INFORMATION PROVIDED.

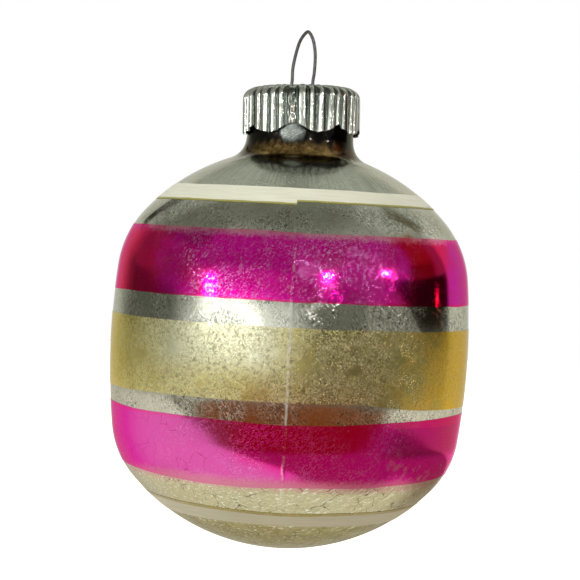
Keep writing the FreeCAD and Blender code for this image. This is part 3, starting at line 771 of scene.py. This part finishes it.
def gold_lacquer():
    """Pale gold lacquer with short bright flecks, partly painted sparkle, and olive gaps; a painted
    highlight on the left and painted shade on the right, deepening to amber there.
    """
    look = Recipe("gold_lacquer", Metallic=1.0, Coat_Weight=0.35, Coat_Roughness=0.08, Coat_IOR=1.45,
                  Specular_Tint=(0.72, 0.60, 0.25, 1.0))
    cloud = look.noise(8, 4, 0.6, seed=41)
    grain = look.noise(0.45, 3, 0.75, seed=44)
    colour = look.mix(look.step(cloud, 0.3, 0.7), (0.64, 0.56, 0.18), (0.80, 0.74, 0.36))
    # Painted highlight: whiter gold left of the middle, high on the band.
    pale = look.times(look.near(look.x, -11, 6, 7), look.step(look.z, 29, 34))
    colour = look.lay(colour, pale, (0.94, 0.96, 0.74), 0.85)
    # Painted shade: the gold darkens from the middle towards the right.
    deep = look.step(look.plus(look.x, look.step(cloud, 0.3, 0.7, -3, 3)), -1, 6)
    colour = look.lay(colour, deep, (0.30, 0.25, 0.055), 0.75)
    amber = look.step(look.plus(look.x, look.step(cloud, 0.3, 0.7, -4, 4)), 14, 25)
    colour = look.lay(colour, amber, (0.70, 0.44, 0.03), 0.9)
    low = look.times(look.step(look.z, 32, 26), look.near(look.x, 3, 6, 6))
    colour = look.lay(colour, low, (0.46, 0.24, 0.06), 0.65)
    marked = look.times(look.step(look.noise(5, 3, 0.6, seed=46), 0.32, 0.52, 0.2, 1.0),
                        look.step(look.math("ABSOLUTE", look.plus(look.x, 3)), 26, 18, 0.3, 1.0))
    gaps = look.times(look.step(look.noise(0.55, 4, 0.75, seed=48, warp=0.8), 0.48, 0.60), marked)
    colour = look.lay(colour, gaps, (0.13, 0.11, 0.02), 0.75)
    # The bright flecks are partly flakes in the lacquer and partly painted sparkle, mostly in the middle.
    flecks = look.strokes(0.22, 0.6, 55, 0.54, 0.61, seed=50, warp=2.4)
    fine = look.strokes(0.20, 0.5, -50, 0.55, 0.62, seed=54, warp=2.2)
    bright = look.times(look.either(flecks, fine), marked)
    colour = look.lay(colour, bright, (1.0, 0.98, 0.62), 0.85)
    pits = look.step(look.noise(0.8, 3, 0.7, seed=55), 0.26, 0.22)
    colour = look.lay(colour, pits, (0.10, 0.06, 0.02), 0.8)
    seam = look.seam(0.34, 0.38, 0.50)
    colour = look.lay(colour, seam, (1.0, 0.99, 0.88), 0.6)
    rough = look.plus(look.step(grain, 0.2, 0.9, 0.14, 0.26), look.times(look.either(bright, seam), 0.1))
    return look.finish(colour, rough, look.plus(look.times(grain, 0.5), look.times(bright, 0.9)), 0.010)


def cream_paint(name, shade, edge=None, jog=0.0):
    """Thin chalky paint with spun brush lines; edge adds an olive line there, jog higher on the right."""
    look = Recipe(name, Coat_Weight=0.15, Coat_Roughness=0.2)
    brush = look.noise(0.5, 3, 0.6, seed=61, stretch=(14, 14, 0.5), around=True)
    cloud = look.noise(5, 3, 0.5, seed=63)
    dirt = look.step(look.noise(1.1, 5, 0.75, seed=66), 0.62, 0.76)
    thin = tuple(part * 0.9 for part in shade)
    colour = look.mix(look.step(brush, 0.3, 0.7), shade, thin)
    colour = look.lay(colour, look.step(cloud, 0.35, 0.7), (0.66, 0.65, 0.48), 0.2)
    colour = look.lay(colour, dirt, (0.40, 0.36, 0.22), 0.25)
    if edge is not None:
        wander = look.step(look.noise(4, 2, seed=68, around=True), 0, 1, -0.08, 0.08)
        height = look.plus(look.plus(look.z, wander), look.step(look.x, -0.02, 0.02, 0.0, -jog))
        colour = look.mix(look.step(height, edge + 0.32, edge + 0.16), colour, (0.32, 0.30, 0.07))
    brushed = look.plus(look.times(brush, 0.7), look.times(dirt, -0.5))
    return look.finish(colour, look.step(brush, 0.2, 0.8, 0.42, 0.62), brushed, 0.02)


def ochre_paint():
    """A thin line of dull metallic ochre."""
    look = Recipe("ochre_paint", Metallic=0.4, Coat_Weight=0.4, Coat_Roughness=0.15)
    patchy = look.noise(1.6, 4, 0.7, seed=71, around=True)
    colour = look.mix(look.step(patchy, 0.3, 0.7), (0.34, 0.27, 0.07), (0.48, 0.40, 0.14))
    return look.finish(colour, look.step(patchy, 0.2, 0.8, 0.3, 0.5), patchy, 0.01)


def cap_metal():
    """Bright pressed aluminium, scratched along the flutes and darkened down in the grooves with grime and
    painted shade.
    """
    look = Recipe("cap_metal", Metallic=1.0, Specular_Tint=(0.6, 0.6, 0.58, 1.0))
    reach = look.math("SQRT", look.plus(look.times(look.x, look.x), look.times(look.y, look.y)))
    tilt = look.plus(look.times(look.y, math.radians(CAP_TIP)), look.times(look.x, -math.radians(CAP_LEAN)))
    climb = look.step(look.plus(look.z, tilt), CAP_TOP - CAP_SHOULDER, CAP_TOP)
    level = look.math("SQRT", look.minus(1.0, look.times(climb, climb)))
    wall = look.plus(reach, look.times(look.minus(1.0, level), CAP_BEND))
    # Grime and painted shade: the grooves between the flutes are painted near black.
    groove = look.times(look.step(wall, 9.62, 9.40), look.step(climb, 0.98, 0.90))
    drawn = look.noise(0.2, 3, 0.6, seed=81, stretch=(1, 1, 14), around=True)
    grain = look.noise(0.6, 4, 0.7, seed=83)
    stain = look.step(look.noise(2.2, 4, 0.65, seed=86), 0.54, 0.72)
    colour = look.mix(look.step(grain, 0.3, 0.7), (0.86, 0.90, 0.87), (0.66, 0.69, 0.64))
    colour = look.lay(colour, groove, (0.05, 0.075, 0.06), 0.9)
    colour = look.lay(colour, look.step(drawn, 0.54, 0.70), (0.20, 0.23, 0.18), 0.45)
    colour = look.lay(colour, stain, (0.28, 0.28, 0.18), 0.35)
    rough = look.plus(look.step(grain, 0.2, 0.8, 0.09, 0.20), look.times(stain, 0.15))
    rough = look.plus(rough, look.step(climb, 0.8, 1.0, 0.0, 0.22))
    return look.finish(colour, rough, look.plus(look.times(drawn, 0.6), look.times(grain, 0.7)), 0.014)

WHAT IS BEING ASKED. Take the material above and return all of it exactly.

RESPONSE FOR THIS EXERCISE.
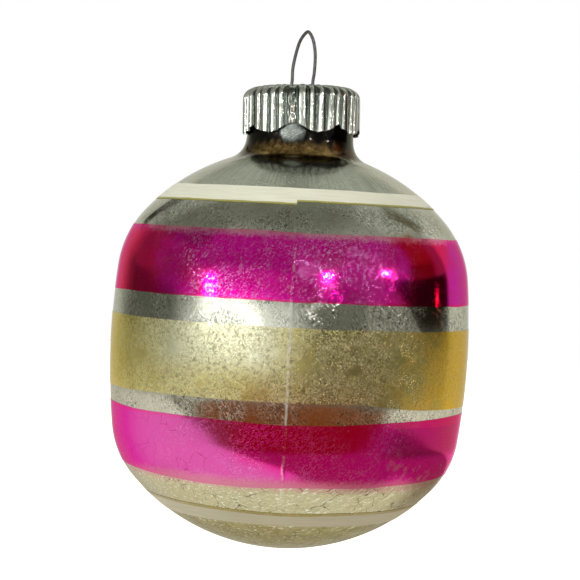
Keep writing the FreeCAD and Blender code for this image. This is part 3, starting at line 771 of scene.py. This part finishes it.
def gold_lacquer():
    """Pale gold lacquer with short bright flecks, partly painted sparkle, and olive gaps; a painted
    highlight on the left and painted shade on the right, deepening to amber there.
    """
    look = Recipe("gold_lacquer", Metallic=1.0, Coat_Weight=0.35, Coat_Roughness=0.08, Coat_IOR=1.45,
                  Specular_Tint=(0.72, 0.60, 0.25, 1.0))
    cloud = look.noise(8, 4, 0.6, seed=41)
    grain = look.noise(0.45, 3, 0.75, seed=44)
    colour = look.mix(look.step(cloud, 0.3, 0.7), (0.64, 0.56, 0.18), (0.80, 0.74, 0.36))
    # Painted highlight: whiter gold left of the middle, high on the band.
    pale = look.times(look.near(look.x, -11, 6, 7), look.step(look.z, 29, 34))
    colour = look.lay(colour, pale, (0.94, 0.96, 0.74), 0.85)
    # Painted shade: the gold darkens from the middle towards the right.
    deep = look.step(look.plus(look.x, look.step(cloud, 0.3, 0.7, -3, 3)), -1, 6)
    colour = look.lay(colour, deep, (0.30, 0.25, 0.055), 0.75)
    amber = look.step(look.plus(look.x, look.step(cloud, 0.3, 0.7, -4, 4)), 14, 25)
    colour = look.lay(colour, amber, (0.70, 0.44, 0.03), 0.9)
    low = look.times(look.step(look.z, 32, 26), look.near(look.x, 3, 6, 6))
    colour = look.lay(colour, low, (0.46, 0.24, 0.06), 0.65)
    marked = look.times(look.step(look.noise(5, 3, 0.6, seed=46), 0.32, 0.52, 0.2, 1.0),
                        look.step(look.math("ABSOLUTE", look.plus(look.x, 3)), 26, 18, 0.3, 1.0))
    gaps = look.times(look.step(look.noise(0.55, 4, 0.75, seed=48, warp=0.8), 0.48, 0.60), marked)
    colour = look.lay(colour, gaps, (0.13, 0.11, 0.02), 0.75)
    # The bright flecks are partly flakes in the lacquer and partly painted sparkle, mostly in the middle.
    flecks = look.strokes(0.22, 0.6, 55, 0.54, 0.61, seed=50, warp=2.4)
    fine = look.strokes(0.20, 0.5, -50, 0.55, 0.62, seed=54, warp=2.2)
    bright = look.times(look.either(flecks, fine), marked)
    colour = look.lay(colour, bright, (1.0, 0.98, 0.62), 0.85)
    pits = look.step(look.noise(0.8, 3, 0.7, seed=55), 0.26, 0.22)
    colour = look.lay(colour, pits, (0.10, 0.06, 0.02), 0.8)
    seam = look.seam(0.34, 0.38, 0.50)
    colour = look.lay(colour, seam, (1.0, 0.99, 0.88), 0.6)
    rough = look.plus(look.step(grain, 0.2, 0.9, 0.14, 0.26), look.times(look.either(bright, seam), 0.1))
    return look.finish(colour, rough, look.plus(look.times(grain, 0.5), look.times(bright, 0.9)), 0.010)


def cream_paint(name, shade, edge=None, jog=0.0):
    """Thin chalky paint with spun brush lines; edge adds an olive line there, jog higher on the right."""
    look = Recipe(name, Coat_Weight=0.15, Coat_Roughness=0.2)
    brush = look.noise(0.5, 3, 0.6, seed=61, stretch=(14, 14, 0.5), around=True)
    cloud = look.noise(5, 3, 0.5, seed=63)
    dirt = look.step(look.noise(1.1, 5, 0.75, seed=66), 0.62, 0.76)
    thin = tuple(part * 0.9 for part in shade)
    colour = look.mix(look.step(brush, 0.3, 0.7), shade, thin)
    colour = look.lay(colour, look.step(cloud, 0.35, 0.7), (0.66, 0.65, 0.48), 0.2)
    colour = look.lay(colour, dirt, (0.40, 0.36, 0.22), 0.25)
    if edge is not None:
        wander = look.step(look.noise(4, 2, seed=68, around=True), 0, 1, -0.08, 0.08)
        height = look.plus(look.plus(look.z, wander), look.step(look.x, -0.02, 0.02, 0.0, -jog))
        colour = look.mix(look.step(height, edge + 0.32, edge + 0.16), colour, (0.32, 0.30, 0.07))
    brushed = look.plus(look.times(brush, 0.7), look.times(dirt, -0.5))
    return look.finish(colour, look.step(brush, 0.2, 0.8, 0.42, 0.62), brushed, 0.02)


def ochre_paint():
    """A thin line of dull metallic ochre."""
    look = Recipe("ochre_paint", Metallic=0.4, Coat_Weight=0.4, Coat_Roughness=0.15)
    patchy = look.noise(1.6, 4, 0.7, seed=71, around=True)
    colour = look.mix(look.step(patchy, 0.3, 0.7), (0.34, 0.27, 0.07), (0.48, 0.40, 0.14))
    return look.finish(colour, look.step(patchy, 0.2, 0.8, 0.3, 0.5), patchy, 0.01)


def cap_metal():
    """Bright pressed aluminium, scratched along the flutes and darkened down in the grooves with grime and
    painted shade.
    """
    look = Recipe("cap_metal", Metallic=1.0, Specular_Tint=(0.6, 0.6, 0.58, 1.0))
    reach = look.math("SQRT", look.plus(look.times(look.x, look.x), look.times(look.y, look.y)))
    tilt = look.plus(look.times(look.y, math.radians(CAP_TIP)), look.times(look.x, -math.radians(CAP_LEAN)))
    climb = look.step(look.plus(look.z, tilt), CAP_TOP - CAP_SHOULDER, CAP_TOP)
    level = look.math("SQRT", look.minus(1.0, look.times(climb, climb)))
    wall = look.plus(reach, look.times(look.minus(1.0, level), CAP_BEND))
    # Grime and painted shade: the grooves between the flutes are painted near black.
    groove = look.times(look.step(wall, 9.62, 9.40), look.step(climb, 0.98, 0.90))
    drawn = look.noise(0.2, 3, 0.6, seed=81, stretch=(1, 1, 14), around=True)
    grain = look.noise(0.6, 4, 0.7, seed=83)
    stain = look.step(look.noise(2.2, 4, 0.65, seed=86), 0.54, 0.72)
    colour = look.mix(look.step(grain, 0.3, 0.7), (0.86, 0.90, 0.87), (0.66, 0.69, 0.64))
    colour = look.lay(colour, groove, (0.05, 0.075, 0.06), 0.9)
    colour = look.lay(colour, look.step(drawn, 0.54, 0.70), (0.20, 0.23, 0.18), 0.45)
    colour = look.lay(colour, stain, (0.28, 0.28, 0.18), 0.35)
    rough = look.plus(look.step(grain, 0.2, 0.8, 0.09, 0.20), look.times(stain, 0.15))
    rough = look.plus(rough, look.step(climb, 0.8, 1.0, 0.0, 0.22))
    return look.finish(colour, rough, look.plus(look.times(drawn, 0.6), look.times(grain, 0.7)), 0.014)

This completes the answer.